Author :
Bacchelli, Alberto ; Bettenburg, Nicolas ; Guerrouj, Latifa
Abstract :
Software developers have long been supported by a variety of tools, such as version control systems (e.g., GIT), issue tracking systems (e.g., BugZilla), and mailing list services (e.g., Mailman). These tools accumulate a wide range of information that is recorded in the repositories these tools store their data in. This information is comprised of two significantly different types of data: structured and unstructured data. Structured data (e.g., source code or execution traces) has a well-established structure and grammar, thus is straightforward to parse and use with computer machinery.

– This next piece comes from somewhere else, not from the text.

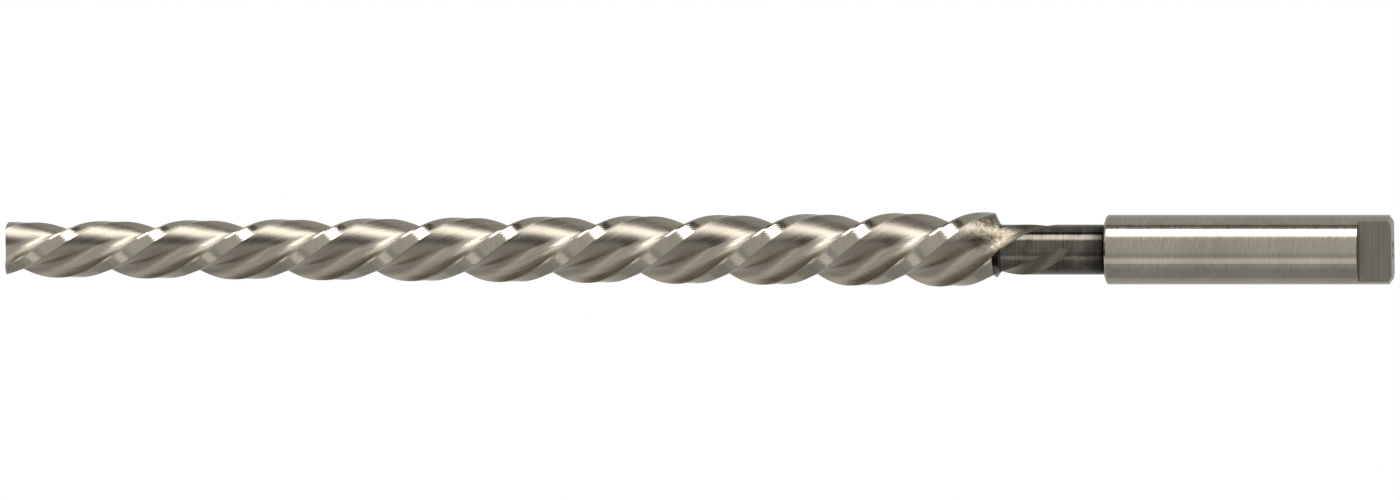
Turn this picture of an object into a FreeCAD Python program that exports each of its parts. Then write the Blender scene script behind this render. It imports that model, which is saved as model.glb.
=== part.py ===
import FreeCAD
import Part
import cmath
import math
import os

# Machine taper pin reamer, turned, fluted and ground from one bar of high-speed steel.
# It is drawn about the X axis with the small end at X = 0 and the driving tang at the far
# end, and moved at last to lie on the plane Z = 0 with its middle above the origin.
# Millimetres and degrees.  Turns about the axis are measured from the front (-Y)
# towards the top (+Z), and the flutes wind left-handed.

# Lengths along the axis
cutting_length = 178.2
neck_length = 19.7
shank_length = 52.1
tang_length = 6.0

# Diameters
small_end_diameter = 9.9
taper_ratio = 1.0 / 50.0
neck_diameter = 9.0
shank_diameter = 12.5
tang_thickness = 6.0

# Turned corners, each given along the axis and across it
lead_chamfer = 0.35
shoulder_length = 1.1
shoulder_fillet = 0.5
shank_face_length = 0.5
shank_front_chamfer = 0.3
shank_end_chamfer_length = 0.6
shank_end_chamfer_depth = 0.86

# Centre holes on which the reamer is turned and ground
centre_pilot_diameter = 1.6
centre_pilot_length = 1.2
centre_mouth_diameter = 3.2
centre_half_angle = 30.0

# Flutes
flute_count = 3
flute_lead = 47.72
first_edge_turn = -36.3
tang_turn = -7.4

# Cross-section of one tooth, as shares of the reamer's own radius at that place,
# because lands and flutes shrink together towards the small end
margin_turn = 5.0
land_turn = 31.5
heel_share = 0.977
relief_crown_share = 2.4
back_crown_share = 0.85
core_share = 0.5
fillet_share = 0.5
rake_angle = 3.0

# Run-out, where the grinding wheel lifts out of the neck
full_depth_run = 1.0
run_out_length = 13.5
run_out_clearance = 1.3

# How closely the helix is followed, and the spare material that a cut passes through
stations_per_turn = 12
spare = 1.5

tip_radius = small_end_diameter / 2.0
neck_radius = neck_diameter / 2.0
shank_radius = shank_diameter / 2.0
neck_end = cutting_length + neck_length
total_length = neck_end + shank_length
run_out_start = cutting_length + full_depth_run
run_out_end = cutting_length + run_out_length
head_end = run_out_end + run_out_clearance


def cone_radius(x):
    """Radius of the tapered cutting part at X = x."""
    return tip_radius + taper_ratio * x / 2.0


def section_scale(x):
    """Radius that the tooth section is drawn to: the cone, then growing in the run-out."""
    radius = cone_radius(x)
    if x <= run_out_start:
        return radius
    progress = (x - run_out_start) / (run_out_end - run_out_start)
    growth = neck_radius / (core_share * cone_radius(run_out_end)) - 1.0
    return radius * (1.0 + growth * progress ** 2)


def polar(radius, degrees):
    """Point of the section as a complex number."""
    return cmath.rect(radius, math.radians(degrees))


def chord_centre(start, end, radius):
    """Centre of the arc from start to end, turning anticlockwise about it."""
    chord = end - start
    height = math.sqrt(radius ** 2 - abs(chord) ** 2 / 4.0)
    return (start + end) / 2.0 + 1j * chord / abs(chord) * height


def two_circle_centre(point, point_distance, centre, centre_distance):
    """Point at the two given distances, on the inner side of the line joining them."""
    span = centre - point
    along = (point_distance ** 2 - centre_distance ** 2 + abs(span) ** 2) / (2.0 * abs(span))
    across = math.sqrt(point_distance ** 2 - along ** 2)
    unit = span / abs(span)
    return point + unit * along + 1j * unit * across


def arc_strip(start, end, centre):
    """Poles and weights of the arc from start to end about centre."""
    half_turn = abs(cmath.phase((end - centre) / (start - centre))) / 2.0
    middle = (start + end) / 2.0 - centre
    corner = centre + middle / math.cos(half_turn) ** 2
    return [start, corner, end], [1.0, math.cos(half_turn), 1.0]


def line_strip(start, end):
    """Poles and weights of a straight line."""
    return [start, end], [1.0, 1.0]


def tooth_section():
    """Strips of one tooth and the flute behind it, from cutting edge to cutting edge."""
    edge = polar(1.0, 0.0)
    margin_end = polar(1.0, margin_turn)
    heel = polar(heel_share, land_turn)
    next_edge = polar(1.0, 360.0 / flute_count)

    # The rake face is a line through the next cutting edge, hooked by the rake angle.
    # The fillet touches that line and the core.
    inward = -next_edge * polar(1.0, -rake_angle)
    flute_side = 1j * inward
    offset_edge = next_edge + flute_side * fillet_share
    reach = (offset_edge * inward.conjugate()).real
    centre_distance = core_share + fillet_share
    depth = -reach - math.sqrt(reach ** 2 - abs(offset_edge) ** 2 + centre_distance ** 2)
    fillet_centre = offset_edge + inward * depth
    rake_end = next_edge + inward * depth

    # The back is one crowned arc from the heel to the fillet.
    back_centre = two_circle_centre(heel, back_crown_share, fillet_centre, back_crown_share + fillet_share)
    towards_back = (back_centre - fillet_centre) / abs(back_centre - fillet_centre)
    back_end = fillet_centre + towards_back * fillet_share

    return [
        arc_strip(edge, margin_end, 0j),
        arc_strip(margin_end, heel, chord_centre(margin_end, heel, relief_crown_share)),
        arc_strip(heel, back_end, back_centre),
        arc_strip(back_end, rake_end, fillet_centre),
        line_strip(rake_end, next_edge),
    ]


def helix_pieces(start, end):
    """Splines that carry the first cutting edge from X = start to X = end, a turn each."""
    count = math.ceil(stations_per_turn * (end - start) / flute_lead)
    stations = [start + (end - start) * i / count for i in range(count + 1)]
    points = []
    for x in stations:
        turn = first_edge_turn + 360.0 * x / flute_lead
        place = -section_scale(x) * polar(1.0, -turn)
        points.append(FreeCAD.Vector(x, place.real, place.imag))
    curve = Part.BSplineCurve()
    curve.interpolate(Points=points, Parameters=stations)
    pieces = []
    for first in range(0, count, stations_per_turn):
        last = min(first + stations_per_turn, count)
        piece = curve.copy()
        piece.segment(stations[first], stations[last])
        pieces.append(piece)
    return pieces


def helical_strip(curve, poles, weights):
    """Surface swept by one strip of the section, which grows and turns with the curve."""
    rows = []
    for pole in poles:
        row = []
        for carrier in curve.getPoles():
            place = complex(carrier.y, carrier.z) * pole
            row.append(FreeCAD.Vector(carrier.x, place.real, place.imag))
        rows.append(row)
    degree = len(poles) - 1
    surface = Part.BSplineSurface()
    surface.buildFromPolesMultsKnots(
        rows,
        [degree + 1, degree + 1],
        curve.getMultiplicities(),
        [0.0, 1.0],
        curve.getKnots(),
        False,
        False,
        degree,
        curve.Degree,
        [[weight] * len(rows[0]) for weight in weights],
    )
    return surface


def fluted_prism(start, end):
    """Solid with the fluted section all along, closed by a flat face at each end."""
    pieces = helix_pieces(start, end)
    rings = []
    for curve in pieces:
        ring = []
        for tooth in range(flute_count):
            turn = polar(1.0, 360.0 * tooth / flute_count)
            for poles, weights in tooth_section():
                ring.append(helical_strip(curve, [pole * turn for pole in poles], weights))
        rings.append(ring)
    faces = [strip.toShape() for ring in rings for strip in ring]
    for ring, x in ((rings[0], start), (rings[-1], end)):
        edges = [strip.vIso(x).toShape() for strip in ring]
        faces.append(Part.Face(Part.Wire(Part.__sortEdges__(edges))))
    shell = Part.Shell(faces)
    shell.sewShape()
    solid = Part.Solid(shell)
    if solid.Volume < 0.0:
        solid.reverse()
    return solid


def turned_solid(profile):
    """Solid turned about the X axis from a profile of edges that starts and ends on it."""
    face = Part.Face(Part.Wire(profile))
    return face.revolve(FreeCAD.Vector(0, 0, 0), FreeCAD.Vector(1, 0, 0), 360.0)


def straight_edges(corners):
    """Edges through the given (x, radius) corners."""
    places = [FreeCAD.Vector(x, radius, 0) for x, radius in corners]
    return [Part.makeLine(a, b) for a, b in zip(places, places[1:])]


def centre_hole(x, inward):
    """Corners of a centre hole, from its bottom on the axis to its mouth at X = x."""
    pilot = centre_pilot_diameter / 2.0
    mouth = centre_mouth_diameter / 2.0
    cone_length = (mouth - pilot) / math.tan(math.radians(centre_half_angle))
    pilot_end = x + inward * (cone_length + centre_pilot_length)
    tip = pilot_end + inward * pilot / math.tan(math.radians(59.0))
    return [(tip, 0.0), (pilot_end, pilot), (x + inward * cone_length, pilot), (x, mouth)]


def head_blank():
    """Turned blank of the cutting part and the neck, with spare outside the lands."""
    outside = cone_radius(cutting_length) + spare
    slope = (cone_radius(cutting_length) - neck_radius) / shoulder_length
    lead_radius = tip_radius - lead_chamfer
    crest = cutting_length - spare / slope
    root = cutting_length + shoulder_length
    # Fillet tangent to the shoulder's cone and to the neck
    half_angle = math.atan(slope) / 2.0
    reach = shoulder_fillet * math.tan(half_angle)
    fillet_start = (root - reach * math.cos(2.0 * half_angle), neck_radius + reach * math.sin(2.0 * half_angle))
    fillet_end = (root + reach, neck_radius)
    corner = (root, neck_radius)
    along = (fillet_start[0] + fillet_end[0]) / 2.0 - corner[0]
    above = (fillet_start[1] + fillet_end[1]) / 2.0 - corner[1]
    size = math.hypot(along, above)
    bulge = shoulder_fillet / math.cos(half_angle) - shoulder_fillet
    middle = (corner[0] + along / size * bulge, corner[1] + above / size * bulge)
    before = centre_hole(0.0, 1.0) + [
        (0.0, lead_radius),
        (outside - lead_radius, outside),
        (crest, outside),
        fillet_start,
    ]
    after = [fillet_end, (head_end, neck_radius), (head_end, 0.0), before[0]]
    fillet = Part.Arc(
        FreeCAD.Vector(fillet_start[0], fillet_start[1], 0),
        FreeCAD.Vector(middle[0], middle[1], 0),
        FreeCAD.Vector(fillet_end[0], fillet_end[1], 0),
    ).toShape()
    return turned_solid(straight_edges(before) + [fillet] + straight_edges(after))


def tail_blank():
    """Turned rest of the neck and the shank, down to the centre hole in its end."""
    face_radius = shank_radius - shank_front_chamfer
    face_end = neck_end + shank_face_length
    corners = [
        (head_end, 0.0),
        (head_end, neck_radius),
        (neck_end, neck_radius),
        (face_end, face_radius),
        (face_end + shank_front_chamfer, shank_radius),
        (total_length - shank_end_chamfer_length, shank_radius),
        (total_length, shank_radius - shank_end_chamfer_depth),
    ]
    corners += list(reversed(centre_hole(total_length, -1.0)))
    corners.append(corners[0])
    return turned_solid(straight_edges(corners))


def tang_cut(side):
    """Block milled away beside one flat of the driving tang."""
    block = Part.makeBox(
        tang_length + spare,
        shank_diameter,
        2.0 * shank_diameter,
        FreeCAD.Vector(total_length - tang_length, tang_thickness / 2.0, -shank_diameter),
    )
    half_turn = 180.0 if side < 0 else 0.0
    block.rotate(FreeCAD.Vector(0, 0, 0), FreeCAD.Vector(1, 0, 0), half_turn - tang_turn)
    return block


def reamer():
    """The whole reamer as one solid."""
    head = head_blank().common(fluted_prism(-spare, head_end + spare))
    body = head.fuse(tail_blank()).removeSplitter()
    for side in (-1, 1):
        body = body.cut(tang_cut(side))
    body.translate(FreeCAD.Vector(-total_length / 2.0, 0, cone_radius(cutting_length)))
    return body


os.makedirs("parts", exist_ok=True)
shape = reamer()
shape.exportStep("parts/reamer.step")
print(shape.ShapeType, len(shape.Solids), shape.isValid(), round(shape.Volume, 2), "mm3")
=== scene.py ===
"""Looks of a machine taper pin reamer: one ground bar of high-speed steel in a plain studio.

The bar is drawn about its own axis in millimetres, from the small end at x = 0 to the driving
tang, as its maker would draw it.  Geometry Nodes turn the blank, sweep the tooth section along
the left-handed helix, cut one with the other and mill the tang.  Turns about the axis are
measured from the front (-Y) towards the top (+Z), in degrees.
"""

import cmath
import logging
import math
from dataclasses import dataclass, field
from enum import Enum
from typing import Any

import bpy
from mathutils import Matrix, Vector

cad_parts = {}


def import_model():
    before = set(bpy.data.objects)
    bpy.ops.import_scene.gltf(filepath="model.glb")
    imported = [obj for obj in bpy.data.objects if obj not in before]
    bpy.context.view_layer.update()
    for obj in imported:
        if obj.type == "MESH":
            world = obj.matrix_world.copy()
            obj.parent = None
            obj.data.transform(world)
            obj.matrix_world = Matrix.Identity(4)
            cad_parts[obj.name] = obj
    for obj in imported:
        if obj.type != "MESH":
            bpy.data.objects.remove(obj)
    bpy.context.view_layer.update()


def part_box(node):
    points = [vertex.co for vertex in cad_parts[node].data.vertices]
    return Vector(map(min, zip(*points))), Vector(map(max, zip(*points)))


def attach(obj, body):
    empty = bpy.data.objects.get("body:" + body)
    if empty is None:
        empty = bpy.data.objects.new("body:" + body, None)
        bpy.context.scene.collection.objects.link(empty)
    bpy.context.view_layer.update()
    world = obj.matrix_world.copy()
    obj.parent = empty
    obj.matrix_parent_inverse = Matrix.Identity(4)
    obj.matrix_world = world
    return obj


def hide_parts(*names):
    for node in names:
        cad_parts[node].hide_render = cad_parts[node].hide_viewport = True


MM = 0.001
WHITE = (1.0, 1.0, 1.0, 1.0)
BLACK = (0.0, 0.0, 0.0, 1.0)
LOG = logging.getLogger("reamer")

Tree = bpy.types.NodeTree
Node = bpy.types.Node
Socket = bpy.types.NodeSocket
Sockets = bpy.types.NodeOutputs
MATH = "ShaderNodeMath"
VECTOR_MATH = "ShaderNodeVectorMath"
SPLIT = "ShaderNodeSeparateXYZ"
COMBINE = "ShaderNodeCombineXYZ"
RANGE = "ShaderNodeMapRange"
MIX = "ShaderNodeMix"
BUMP = "ShaderNodeBump"
# Values between which the noise of a pattern mostly lies
GRAIN_RANGE = (0.3, 0.7)


class Zone(Enum):
    """Surfaces of the reamer that were finished by different work."""

    LAND = 0
    FLUTE = 1
    NECK = 2
    SHOULDER = 3
    SHANK = 4
    END = 5
    TANG = 6


def linear(colour: str) -> tuple[float, float, float, float]:
    """Turns an sRGB hex colour into linear values.

    Args:
        colour: six hex digits with a leading hash sign.

    Returns:
        Linear red, green, blue and an alpha of one.
    """
    parts = [int(colour[i:i + 2], 16) / 255.0 for i in (1, 3, 5)]
    made = [c / 12.92 if c <= 0.04045 else ((c + 0.055) / 1.055) ** 2.4 for c in parts]
    return made[0], made[1], made[2], 1.0


def wire(tree: Tree, node: Node, inputs: dict | tuple) -> None:
    """Sets or links the inputs of a node.

    Args:
        tree: node tree that holds the node.
        node: node that gets the values and links.
        inputs: values, nodes or sockets in the order of the node's inputs, or by their name or
            number. The sources in a list all go to one input.
    """
    for key, given in inputs.items() if isinstance(inputs, dict) else enumerate(inputs):
        socket = node.inputs[key]
        for value in given if isinstance(given, list) else [given]:
            if isinstance(value, Node):
                tree.links.new(value.outputs[0], socket)
            elif isinstance(value, Socket):
                tree.links.new(value, socket)
            else:
                socket.default_value = value


def add(tree: Tree, kind: str, inputs: dict | tuple = (), **settings: Any) -> Node:
    """Adds one node with its settings and links.

    Args:
        tree: node tree that gets the node.
        kind: Blender's name of the node type.
        inputs: what its inputs get, as wire takes it.
        settings: properties of the node, set before its inputs.

    Returns:
        The new node.
    """
    made = tree.nodes.new(kind)
    for name, value in settings.items():
        setattr(made, name, value)
    wire(tree, made, inputs)
    return made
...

Unstructured data (e.g., documentation, discussions, comments, or customer support requests) consists of a mixture of natural language text, snippets of structured data, and noise. Mining unstructured data is very challenging since out-of-the box approaches adopted from related fields, such as Natural Language Processing and Information Retrieval, cannot be directly applied in software engineering. To tackle challenges faced when mining unstructured data and make the knowledge contained in unstructured data repositories accessible to both practitioners and researchers, we organize the 2nd workshop on Mining Unstructured Data (MUD´12). The aim is to provide a unique interactive venue for discussing in-depth challenges, approaches, and applications and share experiences, and results on the topic of mining software unstructured data.